Dal report emerge che l’indicatore di «prevalenza dell’insicurezza moderata o grave» è pari all’1,3%, con un ampio divario tra il Mezzogiorno (2,7%) e il resto del Paese (0,6% nel Nord, 0,8% nel Centro). Rispetto al 2022 si osserva un miglioramento dell’indicatore sia a livello nazionale (era 2,2%), sia a livello di ripartizione geografica (era 1,4% nel Nord, 1,5% nel Centro e 3,8% nel Mezzogiorno). La prevalenza dell’insicurezza alimentare moderata o grave è maggiore nelle grandi città (1,6%), mentre le zone rurali o scarsamente popolate risultano meno esposte (0,9%); è inoltre più diffusa tra gli individui stranieri (1,8%) rispetto agli individui di cittadinanza italiana (1,3%). Se le differenze non sono significative tra uomini e donne, né tra adulti e minori, lo sono invece quelle tra coloro che presentano, per motivi di salute, limitazioni nelle attività abituali (2,4%) e coloro che non hanno alcuna limitazione (1%).

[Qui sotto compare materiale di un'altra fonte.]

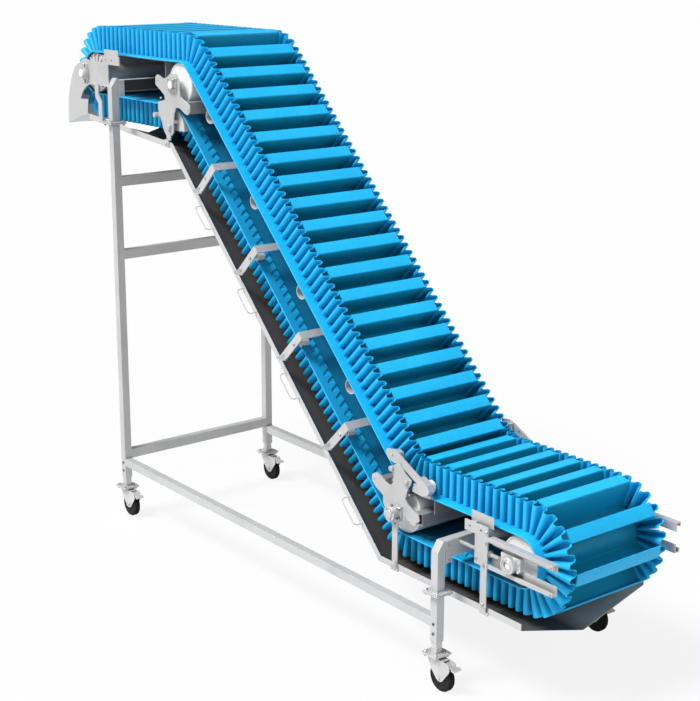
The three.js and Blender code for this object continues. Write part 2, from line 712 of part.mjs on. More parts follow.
// [y, height above the flange foot]
const TRAY = [
  [-PAN_Y, PAN_FLANGE], [-PAN_Y, 0], [0, -PAN_V], [PAN_Y, 0], [PAN_Y, PAN_FLANGE],
  [PAN_INNER_Y, PAN_FLANGE], [PAN_INNER_Y, PAN_T * 0.7], [0, -PAN_V + PAN_T * 1.04],
  [-PAN_INNER_Y, PAN_T * 0.7], [-PAN_INNER_Y, PAN_FLANGE],
];
const TOP_PAN_SLOPE = -0.0855; // rise over run
const TOP_PAN_ANGLE = Math.atan(TOP_PAN_SLOPE);
const TOP_PAN_Z = 2192; // at x = 0
const LOW_CORNER = [PAN_SUM - 118, 118];
const TOP_CORNER = onIncline(PAN_SUM, (PAN_SUM - TOP_PAN_Z) / (1 + TOP_PAN_SLOPE));
const LOW_MITRE = -INCLINE / 2;
const TOP_MITRE = (TOP_PAN_ANGLE - INCLINE) / 2;
const HANDLE_X = [850, 1280, 1700, 2280];

const tray = (origin, angle, run) => lean(prismAlongX(TRAY, run), origin, angle);
// Cutter for all that lies past a mitre plane towards +X (toward 1) or -X (toward -1),
// which also takes 0.3 before the plane as a gap.
const beyond = (corner, angle, toward) =>
  lean(box(about(toward * 1499.7, 1500), across(700), across(1500)), corner, angle);

// Wire handle that stands out from the side of the incline pan.
function handle(x, side) {
  const half = 85;
  const wireR = 4;
  const points = [
    [-half, 0, 0], [-half, 38, -6], [14 - half, 52, -8],
    [half - 14, 52, -8], [half, 38, -6], [half, 0, 0],
  ].map(([along, out, up]) => new THREE.Vector3(along, side * out, up));
  const section = Array.from({ length: 6 }, (_, i) => polar([0, 0], wireR, (i * Math.PI) / 3));
  const geometry = new THREE.ExtrudeGeometry(shapeOf(section), {
    steps: 14,
    extrudePath: new THREE.CatmullRomCurve3(points, false, "catmullrom", 0.05),
    bevelEnabled: false,
  });
  geometry.rotateY(INCLINE);
  geometry.translate(x + 16, side * (PAN_Y - 1), PAN_SUM - x + 16);
  return solid(geometry);
}
const inclinePan = () =>
  join(
    cut(
      tray(LOW_CORNER, -INCLINE, [-3200, 300]),
      beyond(LOW_CORNER, LOW_MITRE, 1),
      beyond(TOP_CORNER, TOP_MITRE, -1),
    ),
    HANDLE_X.map((x) => bothSides((side) => handle(x, side))),
  );
const lowerPan = () =>
  cut(tray(LOW_CORNER, 0, [-400, 3603 - LOW_CORNER[0]]), beyond(LOW_CORNER, LOW_MITRE, -1));
const upperPan = () =>
  cut(tray(TOP_CORNER, TOP_PAN_ANGLE, [-1010, 300]), beyond(TOP_CORNER, TOP_MITRE, 1));

add("incline_pan", inclinePan(), "pan");
add("lower_pan", lowerPan(), "pan");
add("upper_pan", upperPan(), "pan");

// ---------------------------------------------------------------- discharge chute
const CHUTE_Y = 412; // outer faces of the sides
const CHUTE_T = 3;
// [x, z] from the foot of the front plate upwards
const CHUTE_FRONT = [
  [CHUTE_X, 2179], [CHUTE_X + 3, 2270], [CHUTE_X + 17, 2363], [CHUTE_X + 36, 2420],
  [CHUTE_X + 57, 2468],
];
const CHUTE_SIDE = [
  ...CHUTE_FRONT, [-822, 2510], [-790, 2556], [-750, 2582], [-704, 2595], [-568, 2603],
  [-580, 2459], [-632, 2446], [-672, 2420], [-704, 2388], [-722, 2354], [-619, 2358],
  [-636, 2266],
];
// The lower part of each side is folded inwards along a rising line.
// Corners are [x, distance from the centre plane, z].
const GUSSET = [
  [CHUTE_X + 0.9, CHUTE_Y - 0.4, 2182], [-639, CHUTE_Y - 0.4, 2270], [-848, 236, 2180.5],
];
const GUSSET_T = 2.1;

const gusset = (side) =>
  wasm.Manifold.hull(
    GUSSET.flatMap(([x, y, z]) => [0, GUSSET_T].map((depth) => [x, side * (y - depth), z])),
  );
function dischargeChute() {
  const frontInner = CHUTE_FRONT.map((point) => shift(point, CHUTE_T, 0)).reverse();
  return join(
    prism([...CHUTE_FRONT, ...frontInner], across(CHUTE_Y)),
    bothSides((side) => [
      prism(CHUTE_SIDE, span(side, CHUTE_Y - CHUTE_T, CHUTE_Y)),
      // spacer out to the head side plate
      box([-612, -582], span(side, CHUTE_Y - 1, END_IN - 0.3), [2560, 2590]),
      gusset(side),
    ]),
  );
}
add("discharge_chute", dischargeChute());

// ---------------------------------------------------------------- finish
const root = new THREE.Group();
root.name = "z_conveyor";
machine.position.set(-(CHUTE_X + TIP_X) / 2, 0, -FLOOR_Z);
root.add(machine);
export default root;
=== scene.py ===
"""Z-shaped conveyor with a pleated-wall cleated belt on a wheeled stand.

The belt enters low at the +X end, climbs the incline and leaves high at the -X end.
Sizes are millimetres in the drawing frame: X = 0 at the head-end legs, Y = 0 on the centre
plane, Z = 0 under the base rails. point() turns them into metres in the row frame, where
the floor is Z = 0. The near side is -Y and the far side is +Y.
"""
import math
from itertools import product

import bmesh
import bpy
import numpy as np
from mathutils import Matrix, Vector


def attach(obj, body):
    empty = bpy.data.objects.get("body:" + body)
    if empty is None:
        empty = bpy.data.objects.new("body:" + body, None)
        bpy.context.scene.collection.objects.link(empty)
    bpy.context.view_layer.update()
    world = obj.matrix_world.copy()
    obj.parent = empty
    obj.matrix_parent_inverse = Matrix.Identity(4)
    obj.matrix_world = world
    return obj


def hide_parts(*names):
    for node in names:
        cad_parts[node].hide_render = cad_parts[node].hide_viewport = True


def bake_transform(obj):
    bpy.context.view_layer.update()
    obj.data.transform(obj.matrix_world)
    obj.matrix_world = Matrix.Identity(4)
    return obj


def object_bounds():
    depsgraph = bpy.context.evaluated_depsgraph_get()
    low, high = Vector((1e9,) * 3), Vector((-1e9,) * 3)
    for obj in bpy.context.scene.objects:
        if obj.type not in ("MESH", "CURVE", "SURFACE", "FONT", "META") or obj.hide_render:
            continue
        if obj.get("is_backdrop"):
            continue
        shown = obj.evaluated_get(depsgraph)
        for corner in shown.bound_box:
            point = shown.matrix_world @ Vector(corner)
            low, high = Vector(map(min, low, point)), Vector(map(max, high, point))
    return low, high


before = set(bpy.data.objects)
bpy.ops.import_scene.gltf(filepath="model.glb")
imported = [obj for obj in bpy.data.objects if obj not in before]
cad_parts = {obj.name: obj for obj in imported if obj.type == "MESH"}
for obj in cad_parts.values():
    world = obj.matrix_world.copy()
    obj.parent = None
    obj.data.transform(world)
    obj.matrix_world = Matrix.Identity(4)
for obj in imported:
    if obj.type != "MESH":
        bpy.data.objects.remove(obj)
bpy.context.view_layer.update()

ROW_X = 1458.5  # drawing X of the row frame's origin
FLOOR_DEPTH = 342.0  # floor below the drawing's Z = 0
ROOT2 = math.sqrt(2)

HEAD, BEND, TAIL, RETURN = (-537, 2540), (487.7, 2540), (3520, 443), (2634, 443)  # drum x, z
LEG_X, LEG_Y = (0, 3123), 573.65
SIDES = {-1: "near", 1: "far"}
CORNERS = list(product((-1, 1), repeat=2))
ALONG, UP = Vector((1, 0, 0)), Vector((0, 0, 1))


def point(x, y, z):
    return Vector(((x - ROW_X) / 1000, y / 1000, (z + FLOOR_DEPTH) / 1000))


def outward(side):
    return Vector((0, side, 0))


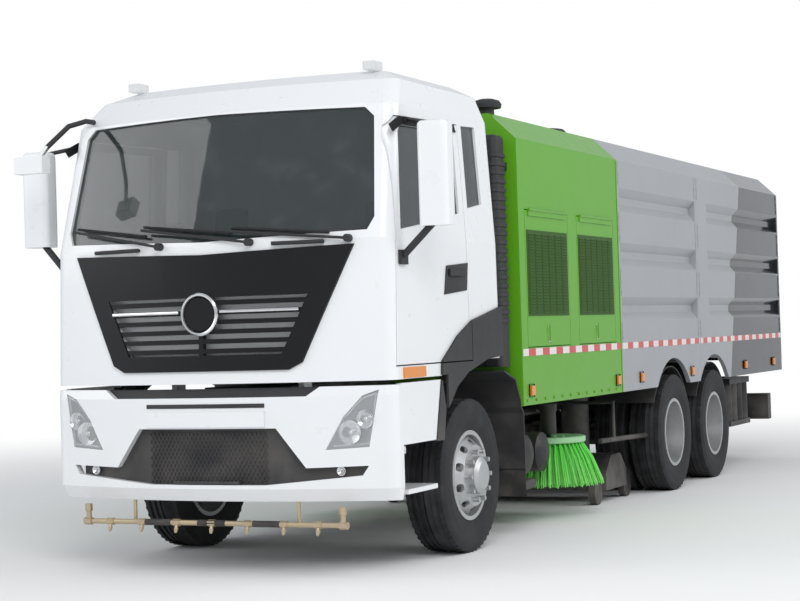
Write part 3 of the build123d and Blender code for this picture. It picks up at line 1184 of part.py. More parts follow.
# Black wheel-arch flares on the cab, wipers and the bars under the windscreen
FLARE_LIP_X = (1160.0, 1246.0)
FLARE_LIP = (
    (-582.0, 1010.0), (-541.0, 1046.0), (-429.0, 1142.0), (-244.0, 1228.0), (60.0, 1297.0), (40.0, 1304.0),
    (-252.0, 1246.0), (-440.0, 1158.0), (-556.0, 1060.0), (-598.0, 1026.0),
)
HANDLE_BARS = ((-830.0, -465.0), (510.0, 840.0))
WIPERS = ((-303.0, -1040.0, 2235.0), (352.0, -450.0, 2215.0), (990.0, 216.0, 2175.0))
with BuildPart() as flares:
    for x in both_sides(FLARE_X):
        side_plate(FLARE_OUTLINE, x)
    for reach in (SIDE_REACH, RIGHT_REACH):
        add(side_prism(DOOR_OUTLINE, reach), mode=Mode.SUBTRACT)
    for x in both_sides(FLARE_LIP_X):
        side_plate(FLARE_LIP, x)


def nose_y(x, height):
    """Y of the cab's front surface at a place below the roof."""
    (low_z, low_front, low_corner, low_half, low_rear) = CAB_SECTIONS[0]
    for (high_z, high_front, high_corner, high_half, high_rear) in CAB_SECTIONS[1:]:
        if height <= high_z:
            break
        low_z, low_front, low_corner, low_half = high_z, high_front, high_corner, high_half
    share = (height - low_z) / (high_z - low_z)
    front = low_front + (high_front - low_front) * share
    corner = low_corner + (high_corner - low_corner) * share
    reach = low_half + (high_half - low_half) * share - 75
    rise = corner - front
    radius = (reach ** 2 + rise ** 2) / (2 * rise)
    return behind(front + radius - (radius ** 2 - x ** 2) ** 0.5)


def seat_y(x, height, radius):
    """Y where a round post of this radius just meets the cab's front surface."""
    turns = [radians(45 * step) for step in range(8)]
    ring = [nose_y(x + radius * cos(turn), height + radius * sin(turn)) for turn in turns]
    return min(ring) - PLAY


with BuildPart() as front_trim:
    for start, end in HANDLE_BARS:
        lift = 34
        bar((start, nose_y(start, 2085) - lift, 2085), (end, nose_y(end, 2085) - lift, 2085), 13)
        for x in (start + 14, end - 14):
            bar((x, nose_y(x, 2085) - lift, 2085), (x, seat_y(x, 2085, 11), 2085), 11)
    for pivot_x, tip_x, tip_z in WIPERS:
        lift = 42
        root = (pivot_x, nose_y(pivot_x, 2100) - lift, 2100)
        tip = (tip_x, nose_y(tip_x, tip_z) - lift, tip_z)
        bar(root, tip, 9)
        bar((pivot_x, nose_y(pivot_x, 2100) - lift - 8, 2100), (pivot_x, seat_y(pivot_x, 2100, 24), 2100), 24)

# Right front mirror on its bowed arm, ahead of the windscreen's upper corner
FRONT_MIRROR = (-1150.0, -1680.0, 2680.0)
with BuildPart() as front_mirror:
    points = ((-1050.0, -1232.0, 2990.0), (-1060.0, -1420.0, 2940.0), (-1110.0, -1600.0, 2790.0), FRONT_MIRROR)
    places = [(x, behind(distance), height) for x, distance, height in points]
    places.insert(0, (points[0][0], seat_y(points[0][0], points[0][2], 17), points[0][2]))
    for start, end in zip(places, places[1:]):
        bar(start, end, 17)
        with Locations(end):
            Sphere(17)
    block((FRONT_MIRROR[0] - 110, FRONT_MIRROR[0] + 110), (behind(-LENGTH_AHEAD), behind(-LENGTH_AHEAD + 90)),
          (FRONT_MIRROR[2] - 70, FRONT_MIRROR[2] + 40))
write("cab_trim", joined(flares, front_trim, front_mirror))

# Lamps on the cab: roof markers and amber side lamps below the doors
MARKER = (895.0, -870.0)
with BuildPart() as cab_lamps:
    for side in (-1, 1):
        marker_z = 3205
        block(sorted((side * (MARKER[0] - 40), side * (MARKER[0] + 40))), (behind(MARKER[1] - 10), behind(MARKER[1] + 120)),
              (marker_z + 5 + PLAY, marker_z + 62))
        block(sorted((side * 1245.3, side * 1258)), (behind(-1240), behind(-920)), (1226, 1292))
write("cab_lamps", cab_lamps)

# Cab interior: dashboard, two seats and the berth behind them
SEAT_X = 600.0
with BuildPart() as cab_interior:
    side_plate(((-1260, 1700), (-960, 1700), (-900, 1990), (-1000, 2080), (-1260, 2060)), (-1070, 1070))
    block((-500, 500), (behind(-1260), behind(-1000)), (CAB_FLOOR_Z, 1701))
    for side in (-1, 1):
        x = sorted((side * (SEAT_X - 250), side * (SEAT_X + 250)))
        block((x[0] + 60, x[1] - 60), (behind(-560), behind(-200)), (CAB_FLOOR_Z, 1560))
        block(x, (behind(-640), behind(-140)), (1550, 1700))
        side_plate(((-260, 1690), (-130, 1690), (-40, 2420), (-140, 2440)), x)
    block((-1130, 1130), (behind(-20), behind(340)), (CAB_FLOOR_Z, 1640))
write("cab_interior", cab_interior)

# Steering wheel on its raked column
WHEEL_HUB = (600.0, -800.0, 2030.0)
WHEEL_RAKE = 32.0
WHEEL_RING = 225.0
COLUMN_LENGTH = 176.0
with BuildPart() as steering_wheel:
    hub = Vector(WHEEL_HUB[0], behind(WHEEL_HUB[1]), WHEEL_HUB[2])
    column = Vector(0, -sin(radians(WHEEL_RAKE)), -cos(radians(WHEEL_RAKE)))
    wheel_plane = Plane(origin=hub, x_dir=(1, 0, 0), z_dir=-column)
    with BuildSketch(Plane(origin=hub, x_dir=(1, 0, 0), z_dir=wheel_plane.y_dir)):
        with Locations((WHEEL_RING, 0)):
            Circle(15)
    revolve(axis=Axis(hub, -column))
    with BuildSketch(wheel_plane.offset(-9)):
        Rectangle(2 * WHEEL_RING, 44)
        with Locations((0, -WHEEL_RING / 2)):
            Rectangle(44, WHEEL_RING)
        Circle(62)
    extrude(amount=18)
    column_end = hub + column * COLUMN_LENGTH
    bar(tuple(hub), tuple(column_end), 30)
write("steering_wheel", steering_wheel)

# Bumper: curved shell with its central opening, lamp recesses and step
BUMPER_SECTIONS = (
    (480.0, -1520.0, -1350.0, 1235.0),
    (560.0, -1570.0, -1395.0, 1250.0),
    (1130.0, -1572.0, -1395.0, 1250.0),
    (1190.0, -1560.0, -1385.0, 1250.0),
)
BUMPER_WALL = 45.0
BUMPER_REAR = -1275.0
BUMPER_TOP = 1190.0


def bumper_layer(inset):
    """Solid with the bumper's outer form, moved inwards by the inset."""
    rings = []
    for height, front, corner, half in BUMPER_SECTIONS:
        w = half - inset
        with BuildSketch(Plane.XY.offset(height)) as ring:
            with BuildLine():
                side_start = behind(corner + inset)
                rear = behind(BUMPER_REAR + 3 * inset)
                ThreePointArc((-w + 75, side_start), (0, behind(front + inset)), (w - 75, side_start))
                ThreePointArc((w - 75, side_start), (w - 20, side_start + 30), (w, side_start + 72))
                Line((w, side_start + 72), (w, rear))
                Line((w, rear), (-w, rear))
                Line((-w, rear), (-w, side_start + 72))
                ThreePointArc((-w, side_start + 72), (-w + 20, side_start + 30), (-w + 75, side_start))
            make_face()
        rings.append(ring.sketch)
    return loft(rings, ruled=True, mode=Mode.PRIVATE)


BUMPER_OPENING = (
    (-420.0, 585.0), (420.0, 585.0), (1040.0, 640.0), (1080.0, 700.0), (690.0, 690.0), (500.0, 938.0),
    (-500.0, 938.0), (-690.0, 690.0), (-1080.0, 700.0), (-1040.0, 640.0),
)
SLOT_OUTLINE = ((-700.0, 1132.0), (700.0, 1132.0), (800.0, 1200.0), (-800.0, 1200.0))
LAMP_OUTLINE = ((815.0, 800.0), (1085.0, 815.0), (1150.0, 1165.0), (1050.0, 1130.0), (930.0, 1000.0))
PLATE_PANEL = ((-430.0, 948.0), (430.0, 948.0), (430.0, 1048.0), (-430.0, 1048.0))
with BuildPart() as bumper:
    add(bumper_layer(0))
    add(bumper_layer(BUMPER_WALL), mode=Mode.SUBTRACT)
    add(front_prism(BUMPER_OPENING, FRONT_REACH), mode=Mode.SUBTRACT)
    add(front_prism(SLOT_OUTLINE, FRONT_REACH), mode=Mode.SUBTRACT)
    add(front_prism(LAMP_OUTLINE, FRONT_REACH), mode=Mode.SUBTRACT)
    add(front_prism([(-x, z) for x, z in LAMP_OUTLINE], FRONT_REACH), mode=Mode.SUBTRACT)
write("bumper", bumper)

# Mesh plate, step and beam behind the bumper's openings
with BuildPart() as bumper_inner:
    add(bumper_layer(BUMPER_WALL + PLAY))
    add(bumper_layer(BUMPER_WALL + 18), mode=Mode.SUBTRACT)
    add(front_prism(((-1030, 545), (1030, 545), (1030, 790), (780, 820), (780, 1188), (-780, 1188), (-780, 820),
                     (-1030, 790)), FRONT_REACH), mode=Mode.INTERSECT)
    block((-240, 240), (behind(-1556), behind(-1500)), (588, 608))
    for x in both_sides((340, FRAME_HALF_WIDTH - RAIL_WALL)):
        block(x, (behind(-1500), behind(RAIL_FRONT)), (800, 850))
write("bumper_inner", bumper_inner)

# Headlamps set into the bumper's corners
with BuildPart() as headlamps:
    for mirror_side in (-1, 1):
        outline = [(mirror_side * x, z) for x, z in LAMP_OUTLINE]
        with BuildPart(mode=Mode.PRIVATE) as lamp:
            add(bumper_layer(5))
            add(bumper_layer(BUMPER_WALL), mode=Mode.SUBTRACT)
            add(front_prism(outline, FRONT_REACH, PLAY), mode=Mode.INTERSECT)
        add(lamp.part)
write("headlamps", headlamps)

# Skirts below the doors, with their steps, and the lower legs of the arch flares
SKIRT_OUTLINE = (
    (-1266.0, 815.0), (-770.0, 815.0), (-672.0, 1196.0), (-1266.0, 1196.0),
)
FLARE_LEG = ((-764.0, 806.0), (-650.0, 806.0), (-608.0, 1000.0), (-652.0, 1190.0), (-668.0, 1190.0))
with BuildPart() as step_skirts:
    for x in both_sides((1205, 1245)):
        side_plate(SKIRT_OUTLINE, x)
    for x in both_sides((FRAME_HALF_WIDTH, 1206)):
        block(x, (behind(-1000), behind(-940)), (930, 990))
    for x in both_sides((1000, 1215)):
        block(x, (behind(-1150), behind(-700)), (500, 530))
    for x in both_sides((1020, 1045)):
        block(x, (behind(-990), behind(-950)), (529, 931))
write("step_skirts", step_skirts)

# Front mudguards: arch legs in front of the wheel and curved sheets behind it
GUARD_OUTLINE = (
    (455.0, 1205.0), (660.0, 1140.0), (748.0, 985.0), (756.0, 940.0), (798.0, 900.0), (804.0, 500.0), (816.0, 500.0),
    (810.0, 905.0), (768.0, 946.0), (760.0, 988.0), (668.0, 1151.0), (455.0, 1217.0),
)
with BuildPart() as front_mudguards:
    for x in both_sides((1150, 1252)):
        side_plate(FLARE_LEG, x)
    for x in both_sides((700, 1240)):
        side_plate(GUARD_OUTLINE, x)
    for x in both_sides((FRAME_HALF_WIDTH, 720)):
        block(x, (behind(821), behind(845)), (820, 880))
    for x in both_sides((700, 724)):
        block(x, (behind(810), behind(845)), (820, 880))
    for x in both_sides((1190, 1204.7)):
        block(x, (behind(-760), behind(-640)), (1120, 1180))
write("mudguards", joined(mudguards, front_mudguards))

# Front spray bar: pipes, turned-up ends and nozzles, hung below the bumper
SPRAY_Z = 340.0
SPRAY_AHEAD = 1500.0
SPRAY_HALF = 930.0
SPRAY_RADIUS = 17.0
NOZZLE_PLACES = (-760.0, -520.0, -260.0, 0.0, 260.0, 520.0, 760.0)
with BuildPart() as spray_bar:
    y = behind(-SPRAY_AHEAD)
    bar((-SPRAY_HALF, y, SPRAY_Z), (SPRAY_HALF, y, SPRAY_Z), SPRAY_RADIUS)
    for side in (-1, 1):
        bar((side * SPRAY_HALF, y, SPRAY_Z - SPRAY_RADIUS), (side * SPRAY_HALF, y, 450), SPRAY_RADIUS)
        bar((side * 600, y, SPRAY_Z), (side * 600, y + 52, SPRAY_Z), 12)
        bar((side * 600, y + 46, SPRAY_Z - 12), (side * 600, y + 46, BUMPER_SECTIONS[0][0] - PLAY), 12)
    for x in NOZZLE_PLACES:
        bar((x, y, SPRAY_Z), (x, y - 14, SPRAY_Z - 46), 11)
write("spray_bar", spray_bar)

# Water pipe behind the side brush, and the outlet pipe below the chambers
SIDE_PIPE_X = 1120.0
PIPE_HANGER_Z = 860.0
with BuildPart() as side_pipes:
    for side in (-1, 1):
        x = side * SIDE_PIPE_X
        bar((x, behind(2820), 560), (x, behind(4050), 530), 22)
        bar((x, behind(3180), 551), (x, behind(3180), PIPE_HANGER_Z + 14), 14)
        bar((x, behind(3180), PIPE_HANGER_Z), (side * FRAME_HALF_WIDTH, behind(3180), PIPE_HANGER_Z), 14)
        bar((side * 1080, behind(880), 350), (side * 1080, behind(1320), 350), 40)
        bar((side * 1080, behind(900), 350), (side * 620, behind(900), 350), 26)
        bar((side * 620, behind(900), 330), (side * 620, behind(900), PIPE_HANGER_Z + 20), 26)
        bar((side * 630, behind(900), PIPE_HANGER_Z), (side * FRAME_HALF_WIDTH, behind(900), PIPE_HANGER_Z), 26)
write("pipes_and_chambers", joined(side_pipes, rear_pipes, chambers))
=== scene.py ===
from math import cos, pi, radians, sin

import bmesh
import bpy
from mathutils import Matrix, Vector


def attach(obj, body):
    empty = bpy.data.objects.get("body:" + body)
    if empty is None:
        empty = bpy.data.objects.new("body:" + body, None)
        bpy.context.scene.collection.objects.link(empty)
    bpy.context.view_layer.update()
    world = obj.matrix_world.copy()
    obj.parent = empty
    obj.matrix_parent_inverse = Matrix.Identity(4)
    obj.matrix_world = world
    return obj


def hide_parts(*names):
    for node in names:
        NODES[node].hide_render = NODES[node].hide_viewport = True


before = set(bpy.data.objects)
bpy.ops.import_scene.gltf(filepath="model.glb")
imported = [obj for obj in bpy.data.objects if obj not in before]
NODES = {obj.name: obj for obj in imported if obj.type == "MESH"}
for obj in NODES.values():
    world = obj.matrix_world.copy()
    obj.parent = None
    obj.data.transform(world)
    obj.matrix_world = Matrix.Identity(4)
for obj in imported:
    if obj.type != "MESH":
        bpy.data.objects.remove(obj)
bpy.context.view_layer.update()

bl_info = {
    "name": "Street sweeper truck dressing",
    "version": (1, 0, 0),
    "blender": (4, 5, 0),
    "location": "View3D > Sidebar > Sweeper",
    "description": "Finishes and fine pieces of a three-axle street sweeper truck",
    "category": "Object",
}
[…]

L’Istat segnala che tra il 2014 e il 2024 si osserva una progressiva diminuzione della quota di popolazione che non dispone di sufficienti risorse per acquistare il cibo necessario (2,7% nel 2024, era 8,9% nel 2014) e che però cresce la quota di chi non può permettersi per motivi economici di consumare un pasto proteico almeno ogni due giorni (9,9% nel 2024, era 8,4% nel 2023), in controtendenza rispetto alla media dell’Unione europea. Gli anni 2022 e 2023 hanno visto una crescita eccezionale dei prezzi al consumo, inclusi i beni alimentari, che verosimilmente ha indotto le famiglie a rivedere le proprie scelte di consumo a favore di alimenti non proteici.

Viene anche evidenziato che tra gli under35 che vivono da soli, quasi uno su cinque non può permettersi un’alimentazione adeguata (17,8%) e che oltre 430mila under16 sono in condizione di insicurezza alimentare: sono più colpiti i minori di 16 anni che risiedono nel Mezzogiorno (8,7%) e quelli che vivono in famiglie monogenitore (7,8%) o in famiglie dove il titolo di studio più alto dei genitori è la licenza media inferiore (17,9%). Tra i cittadini stranieri e i residenti nel Mezzogiorno, si legge infine nel report pubblicato dall’Istat, un adulto su 10 non può permettersi per ragioni economiche di mangiare con parenti o amici almeno una volta al mese, rinunciando così a opportunità ricreative di interazione, condivisione e coesione.